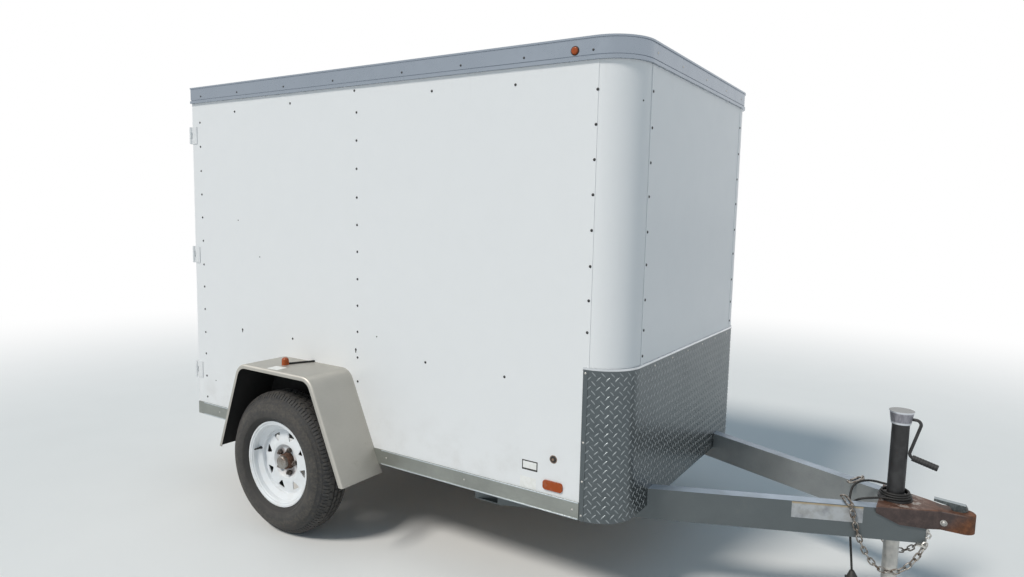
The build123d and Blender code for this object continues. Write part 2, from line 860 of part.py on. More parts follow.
def coupler():
    shell = slab(coupler_plan(0), coupler_bottom, coupler_top)
    shell = fillet(shell.edges().group_by(Axis.Z)[-1].sort_by(Axis.X)[1:], coupler_round)
    shell -= slab(coupler_plan(coupler_sheet), coupler_bottom - 1, tongue_top)
    edge = [(front_x + d, z) for d, z in flange_edge]
    rear = edge[0][0] - coupler_margin
    below = [(edge[-1][0], 0), (rear, 0), (rear, edge[0][1])]
    shell -= across(make_face(Polyline(*[(x, 0, z) for x, z in edge + below], close=True)), -box_width, box_width)
    ball_x = front_x + ball_centre
    shell += Pos(ball_x, 0, (coupler_bottom + coupler_top) / 2) * Cylinder(
        nose_radius - coupler_sheet / 2, coupler_top - coupler_bottom
    )
    bore_top = tongue_top - ball_bore_radius
    shell -= Pos(ball_x, 0, (bore_top + coupler_bottom) / 2) * Cylinder(ball_bore_radius, bore_top - coupler_bottom)
    shell -= Pos(ball_x, 0, bore_top) * Sphere(ball_bore_radius)
    hole = jack_radius + jack_hole_clearance
    return shell - Pos(jack_x, 0, coupler_top) * Cylinder(hole, 4 * coupler_sheet)


def coupler_latch():
    """Lever: a channel with its flanges down, which rests on the coupler by its front end."""
    outline = [(front_x + d, coupler_top + rise) for d, rise in latch_outline]
    hollow = [(x, z - latch_sheet) for x, z in outline]
    hollow_width = latch_width - 2 * latch_sheet
    return side_profile(outline, -latch_width / 2, latch_width) - side_profile(hollow, -hollow_width / 2, hollow_width)


parts["coupler"] = coupler()
parts["coupler_latch"] = coupler_latch()


# Jack: post through the coupler, cap with its crank, and the leg that slides in the post
def pipe(radius, thickness, low, high):
    ring_face = Circle(radius) - Circle(radius - thickness)
    return Pos(jack_x, 0, 0) * slab(ring_face, low, high)


cap_roof = cap_bottom + cap_height - jack_flange_thickness
leg_radius = jack_radius - jack_wall - leg_clearance
parts["jack_post"] = pipe(jack_radius, jack_wall, jack_bottom, cap_roof) + pipe(
    jack_flange_radius, jack_flange_radius - jack_radius + 1, coupler_top, coupler_top + jack_flange_thickness
)
cap_top = cap_bottom + cap_height
cap_section = Polyline(
    (0, 0, cap_bottom), (cap_low_radius, 0, cap_bottom), (cap_high_radius, 0, cap_top - cap_band),
    (cap_high_radius, 0, cap_top - cap_lid_thickness), (cap_lid_radius, 0, cap_top - cap_lid_thickness),
    (cap_lid_radius, 0, cap_top), (0, 0, cap_top), close=True,
)
jack_cap = Pos(jack_x, 0, 0) * revolve(make_face(cap_section), Axis.Z)
parts["jack_cap"] = jack_cap - Pos(jack_x, 0, 0) * slab(Circle(jack_radius), cap_bottom, cap_roof)
crank_points = [(jack_x + d, 0, z) for d, z in crank_path]
crank_line = FilletPolyline(*crank_points, radius=crank_bend)
crank = sweep(Plane(origin=crank_points[0], z_dir=crank_line % 0) * Circle(crank_radius), path=crank_line)
grip_place = Plane(origin=crank_points[-1], z_dir=crank_line % 1)
crank += extrude(grip_place * Circle(grip_radius), -grip_length)
parts["jack_crank"] = crank - parts["jack_cap"]
foot = Pos(jack_x, 0, 0) * slab(Circle(foot_radius), 0, foot_thickness)
parts["jack_leg"] = foot + pipe(leg_radius, leg_wall, foot_thickness, leg_top)


# Safety chains. Along a tube they are drawn in a plane that stands beside its outer face.
def loop_outline(length, width, growth):
    """Long loop with straight sides and ends of a few flats, grown from the inner edge of its wire."""
    radius, shift = width / 2 + growth, (length - width) / 2
    points = []
    for side in (1, -1):
        for i in range(link_flats + 1):
            angle = pi * i / link_flats - side * pi / 2
            points.append((side * shift + radius * cos(angle), radius * sin(angle)))
    return make_face(Polyline(*points, close=True))


def wire_loop(length, width, wire):
    """Closed loop of four-sided wire, edge outwards, with its inside length along X."""
    half = extrude(loop_outline(length, width, 2 * wire), wire, taper=45)
    half -= extrude(loop_outline(length, width, 0), wire, taper=-45)
    return half + mirror(half, about=Plane.XY)


def hang(span, rise, links, pitch):
    """Directions (along, up) of a chain's links as it hangs between two points, and of one link more."""
    def directions(pull, start):
        return [(pull / hypot(pull, start + i), (start + i) / hypot(pull, start + i)) for i in range(links + 1)]

    def start_of(pull):
        low, high = -3.0 * links, 3.0 * links
        for _ in range(50):
            middle = (low + high) / 2
            if pitch * sum(up for _, up in directions(pull, middle)[:links]) < rise:
                low = middle
            else:
                high = middle
        return low

    low, high = 0.01, 10.0 * links
    for _ in range(50):
        middle = (low + high) / 2
        if pitch * sum(along for along, _ in directions(middle, start_of(middle))[:links]) < span:
            low = middle
        else:
            high = middle
    return directions(low, start_of(low))


chain_offset = link_width / 2 + 2 * link_wire + chain_gap
link_pitch = link_length - link_play
tube_forward = Vector(1, slope, 0).normalized()
tube_outward = Vector(slope, -1, 0).normalized()
chain_foot = Vector(front_x + chain_over, -tube_side_y(chain_over), 0) + tube_outward * chain_offset
chain_plane = Plane(origin=chain_foot, x_dir=tube_forward, z_dir=(0, 0, 1)).location
hook_level = tongue_top + chain_gap + hook_wire
chain_start = (0.0, hook_level + hook_wire)
chain_span = (chain_end - chain_over) / cos(radians(tongue_angle))
link_shape = wire_loop(link_length, link_width, link_wire)
links = []
place = chain_start
for i, (along, up) in enumerate(hang(chain_span, chain_end_level - chain_start[1], chain_links, link_pitch)):
    middle = (place[0] + along * link_pitch / 2, 0, place[1] + up * link_pitch / 2)
    # Each link lies a quarter turn from the one before it.
    normal = (-up, 0, along) if i % 2 == 0 else (0, 1, 0)
    links.append(chain_plane * Plane(origin=middle, x_dir=(along, 0, up), z_dir=normal).location * link_shape)
    place = (place[0] + along * link_pitch, place[1] + up * link_pitch)

# Long hook that lies across the top of the tube, with a mouth near its inner end
hook = wire_loop(hook_length, hook_width, hook_wire)
mouth_end = hook_length / 2 - hook_width / 2
hook -= block((mouth_end - hook_mouth, mouth_end), (0, hook_width), (-hook_wire, hook_wire))
hook_place = Plane(origin=(0, hook_length / 2 + hook_wire, hook_level), x_dir=(0, 1, 0), z_dir=(0, 0, 1)).location
right_chain = [chain_plane * hook_place * hook] + links[:chain_links]
parts["safety_chains"] = Compound(children=right_chain + [mirrored(piece) for piece in right_chain])

# Bar under the ends of the tubes, with the last link of each chain welded through it
bar_reach_y = tube_side_y(chain_end) + chain_bar_reach
chain_bar = block(
    (front_x + chain_end - chain_bar_width / 2, front_x + chain_end + chain_bar_width / 2),
    (-bar_reach_y, bar_reach_y),
    (tongue_bottom - chain_bar_thickness, tongue_bottom),
)
chain_bar += links[chain_links] + mirrored(links[chain_links])
# The coupler's side runs from the end of the tube to its neck, and the hook hangs under the middle of its sheet.
keeper_share = (keeper_hook_ahead - tongue_end) / (coupler_neck - tongue_end)
side_y = tube_side_y(tongue_end, coupler_sheet) * (1 - keeper_share) + nose_radius * keeper_share
keeper_points = [
    (front_x + keeper_hook_ahead + d, coupler_sheet / 2 - side_y, coupler_bottom - drop) for d, drop in keeper_hook_path
]
keeper_line = FilletPolyline(*keeper_points, radius=keeper_hook_radius + 1)
keeper_hook = sweep(
    Plane(origin=keeper_line @ 0, z_dir=keeper_line % 0) * Circle(keeper_hook_radius), path=keeper_line
)
parts["chain_bracket"] = Compound(children=[chain_bar, keeper_hook])


# Wiring lead
def bend_radii(points):
    """Radius of the bend at each inner point, as large as its two runs allow."""
    radii = []
    for before, corner, after in zip(points, points[1:], points[2:]):
        first, second = corner - before, after - corner
        turn = radians(first.get_angle(second))
        radii.append(bend_share * min(first.length, second.length) / tan(turn / 2))
    return radii


def cable(name, points):
    """Tube of the lead through its points, and a line with its bends."""
    radii = bend_radii(points)
    line = FilletPolyline(*points, radius=radii)
    print(name, "length", round(line.length, 1), "radii", [round(r) for r in radii])
    tube = sweep(Plane(origin=points[0], z_dir=line % 0) * Circle(cable_radius), path=line)
    print(name, "volume share", round(tube.volume / (line.length * pi * cable_radius**2), 5))
    return tube


def turned_on(profile, origin, direction):
    """Solid of revolution from (place along the direction, radius), closed at its axis."""
    points = [(r, 0, t) for t, r in profile]
    return Plane(origin=origin, z_dir=direction).location * revolve(make_face(Polyline(*points, close=True)), Axis.Z)


layer = 2 * (cable_radius + turn_gap)
turns_low = coupler_top + jack_flange_thickness + turn_gap
entry_level = turns_low + layer / 2
leave_level = entry_level + (turn_layers - 1) * layer
inward = -tube_outward
gland_face = Vector(
    front_x + gland_ahead,
    -tube_side_y(gland_ahead, -tongue_width),
    gland_level,
)
gland_end = gland_face + inward * gland_length
# Routes of the lead: ahead of the front face, left of the middle, height.
feed_route = (
    (592.0, -52.0, 371.0), (635.0, -34.0, 373.0), (673.0, -48.0, 385.0), (700.0, -73.0, 416.0),
    (722.0, -90.0, 452.0), (752.0, -93.0, 468.0), (784.0, -78.0, 472.0), (818.0, -turn_radius, entry_level),
    (jack_ahead, -turn_radius, entry_level),
)
tail_route = (
    (jack_ahead, turn_radius, leave_level), (811.0, turn_radius, leave_level), (767.0, 46.0, 500.0),
    (730.0, 20.0, 499.0), (705.0, -20.0, 490.0), (699.0, -62.0, 468.0), (702.0, -90.0, 430.0),
    (710.0, -101.0, 380.0), (714.0, -103.0, 310.0), (722.0, -100.0, 235.0), (729.0, -100.0, 165.0),
)
feed_points = [gland_end, gland_end + inward * 44] + [Vector(front_x + d, y, z) for d, y, z in feed_route]
tail_points = [Vector(front_x + d, y, z) for d, y, z in tail_route]
parts["wiring_gland"] = turned_on(
    (
        (0, 0), (0, gland_flange_radius), (gland_flange, gland_flange_radius), (gland_flange, gland_nut_radius),
        (gland_length / 2, gland_nut_radius), (gland_length, gland_neck_radius), (gland_length, 0),
    ),
    gland_face,
    inward,
)
parts["wiring_feed"] = cable("wiring_feed", feed_points)
parts["wiring_tail"] = cable("wiring_tail", tail_points)
turns = Pos(jack_x, 0, 0) * slab(
    Circle(turn_radius + turn_width / 2) - Circle(turn_radius - turn_width / 2),
    turns_low,
    turns_low + turn_layers * layer,
)
# The lowest turn starts on the right of the jack, and the highest ends on its left.
for side, level in ((-1, entry_level), (1, leave_level)):
    turns -= block(
        (jack_x - 2 * turn_radius, jack_x),
        (side * (turn_radius - turn_width), side * (turn_radius + turn_width)),
        (level - layer / 2, level + layer / 2),
    )
parts["wiring_turns"] = turns
plug_axis = (tail_points[-1] - tail_points[-2]).normalized()
plug = turned_on(
    (
        (0, 0), (0, plug_neck_radius), (plug_neck_length, plug_radius),
        (plug_length - plug_skirt_length, plug_radius), (plug_length - plug_skirt_length, plug_skirt_radius),
        (plug_length, plug_skirt_radius), (plug_length, plug_socket_radius),
        (plug_length - plug_socket_depth, plug_socket_radius), (plug_length - plug_socket_depth, 0),
    ),
    tail_points[-1],
    plug_axis,
)
key = block(
    (plug_radius - 1, plug_skirt_radius + plug_key / 2), (-plug_key / 2, plug_key / 2), (plug_neck_length, plug_length)
)
parts["wiring_plug"] = plug + Plane(origin=tail_points[-1], z_dir=plug_axis).location * key

os.makedirs("parts", exist_ok=True)
for node, shape in parts.items():
    export_step(shape, f"parts/{node}.step")
whole = Compound(children=[shape for shape in parts.values()])
print("nodes", len(parts), "box", whole.bounding_box())
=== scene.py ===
import json
from math import ceil, cos, pi, radians, sin, tau

import bmesh
import bpy
import numpy as np
from bpy.props import FloatProperty, FloatVectorProperty, IntProperty, PointerProperty
from bpy.types import Operator, Panel, PropertyGroup
from mathutils import Matrix, Vector


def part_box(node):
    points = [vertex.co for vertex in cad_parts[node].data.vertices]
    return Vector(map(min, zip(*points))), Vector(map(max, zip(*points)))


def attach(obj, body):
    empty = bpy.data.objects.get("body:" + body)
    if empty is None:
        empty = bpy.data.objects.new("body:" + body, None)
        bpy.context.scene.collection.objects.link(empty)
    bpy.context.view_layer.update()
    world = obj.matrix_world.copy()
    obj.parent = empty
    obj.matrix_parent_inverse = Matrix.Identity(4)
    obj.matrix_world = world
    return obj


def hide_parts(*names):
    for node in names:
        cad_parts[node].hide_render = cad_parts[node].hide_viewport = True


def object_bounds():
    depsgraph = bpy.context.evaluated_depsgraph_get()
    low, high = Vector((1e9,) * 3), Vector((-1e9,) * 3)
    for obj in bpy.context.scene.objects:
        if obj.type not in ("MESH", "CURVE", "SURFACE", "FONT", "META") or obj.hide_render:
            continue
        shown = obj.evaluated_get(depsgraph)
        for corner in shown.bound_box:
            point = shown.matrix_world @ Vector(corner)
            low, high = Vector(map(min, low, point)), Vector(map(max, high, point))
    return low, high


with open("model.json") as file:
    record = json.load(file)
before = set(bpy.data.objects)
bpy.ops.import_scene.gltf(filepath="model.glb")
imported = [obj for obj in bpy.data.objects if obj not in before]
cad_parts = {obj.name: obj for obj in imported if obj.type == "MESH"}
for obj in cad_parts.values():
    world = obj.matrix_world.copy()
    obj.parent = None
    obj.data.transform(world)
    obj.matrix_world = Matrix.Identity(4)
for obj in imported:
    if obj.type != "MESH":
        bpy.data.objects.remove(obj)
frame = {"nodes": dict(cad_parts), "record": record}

bl_info = {
    "name": "Enclosed cargo trailer",
    "version": (1, 0, 0),
    "blender": (4, 5, 0),
    "location": "3D View > Sidebar > Trailer",
    "description": "Dresses the frame of a single-axle cargo trailer with its finishes and small pieces",
    "category": "Object",
}

cad_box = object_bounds()


def half(node, axis):
    """Half of a node's size along an axis, 0 to 2."""
    low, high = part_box(node)
    return (high[axis] - low[axis]) / 2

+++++

▸ What is needed:
Extract and output the part that opens with the line containing "for node, shape" and closes with the line containing "points = [vertex.co", unchanged, ends included.

▸ Result:
for node, shape in parts.items():
    export_step(shape, f"parts/{node}.step")
whole = Compound(children=[shape for shape in parts.values()])
print("nodes", len(parts), "box", whole.bounding_box())
=== scene.py ===
import json
from math import ceil, cos, pi, radians, sin, tau

import bmesh
import bpy
import numpy as np
from bpy.props import FloatProperty, FloatVectorProperty, IntProperty, PointerProperty
from bpy.types import Operator, Panel, PropertyGroup
from mathutils import Matrix, Vector


def part_box(node):
    points = [vertex.co for vertex in cad_parts[node].data.vertices]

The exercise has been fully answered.